Yogis all know that the practice of yoga is a peaceful and meditative act that is more akin to a way of life than it is a simple activity. Yoga means mastering the mind and body to find relaxation, peace, and relieve stress.
What activity could be better for our nation’s military veterans, who have often gone through extremely stressful times during their time in the service?
Transitioning back to civilian society and adapting to normal life with completely different stressors such as employment, interacting with family, and dealing with the effects of one’s military service, is different for every vet.
Miami-Dade County in Southeast Florida has been trying to use yoga to teach relaxation techniques that can help with anxiety, mindfulness, and stress for our military veterans. Supported by its Mission United veterans support group of Miami, they recently held “Warrior Wednesday,” where over forty veterans and community members came together to practice yoga and its techniques by expert yoga instructors.
This was an introduction to yoga for many of these military veterans, and many found themselves profoundly affected by the end of their relaxation session. Topics during the sessions include transitioning back to civilian life, finding employment, devoting time to acquire mindfulness every day, and to utilize meditative techniques that reduce stress and anxiety when it arises, and allows the veteran to focus on the present moment through yoga techniques.
Many veterans have problems when transitioning back once they are out of the military.

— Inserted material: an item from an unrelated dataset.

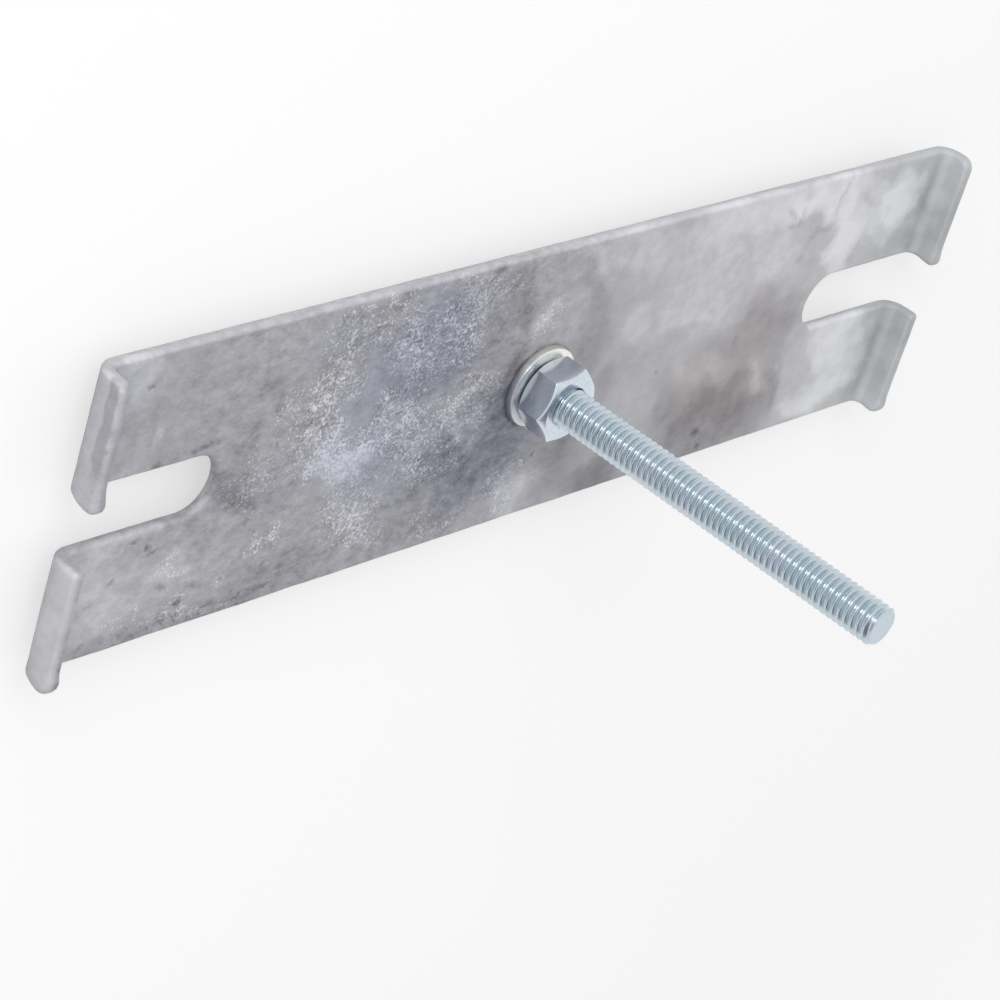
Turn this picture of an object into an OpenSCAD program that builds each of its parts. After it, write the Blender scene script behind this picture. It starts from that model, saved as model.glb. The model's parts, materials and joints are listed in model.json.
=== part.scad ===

Leaving a high stress life that one has adapted to, and coming back to completely different stresses (financial as opposed to life threatening, or emotional turmoil rather than following orders in dangerous places) is often a long road vets journey down.
Trauma, PTSD, combat injuries, emotional trauma, and even substance abuse that vets may have turned to in order to calm themselves and their feeling after coming home, can be treated and combated with yoga. This does not work for everyone and is not a cure-all, but yoga for veterans is a type of therapy that can really help them, especially when they practice yoga with other veterans who they can speak with about their experiences and who know exactly what they are going through.
One of the interesting things that Mission United said they found in common with the community members and the military veterans was two things:
- Busy Minds
- Restless Nights
The causes and levels of this stress and anxiety are different for everyone, whether they served or not. Some have PTSD, some are finding it hard to find employment, some are worried about how they are going to survive or support their family, some may have physical or mental trauma they are working through, and many suffer from anxiety, depression, and sometimes substance abuse to get through the days filled with financial worries, civilian transitioning, environmental changes, emotional trauma, and the range of human conditions.
Using yoga to specifically target these issues for veterans can be a great addition to therapy, meetings, opening up to family, mingling with civilians again, supporting fellow vets, medication, or any other action that they are taking in order to cope with their new lives.
Veterans often feel alone when they come home, no matter how many friends or family are waiting for them. The same goes with civilians going through traumatic experiences, depression, and other problems. This is where yoga can help all of these individuals, and help them find peace of mind and lessen their anxiety and fears while empowering themselves.
Military vets are no stranger to self-discipline, taking orders, challenging their minds and bodies, and mastering tasks.
Yoga is the perfect activity to continue this military mindset: learning mental discipline in a new and peaceful way, learning and mastering physical yoga techniques, and challenging their bodies and minds to the rigors of yoga is appealing for many veterans who find themselves trying yoga.
Doing this within a community of other veterans can be therapeutic and can go a long way in letting veterans know that not only are they not alone, but they can finally belong in a place where they don’t feel alone.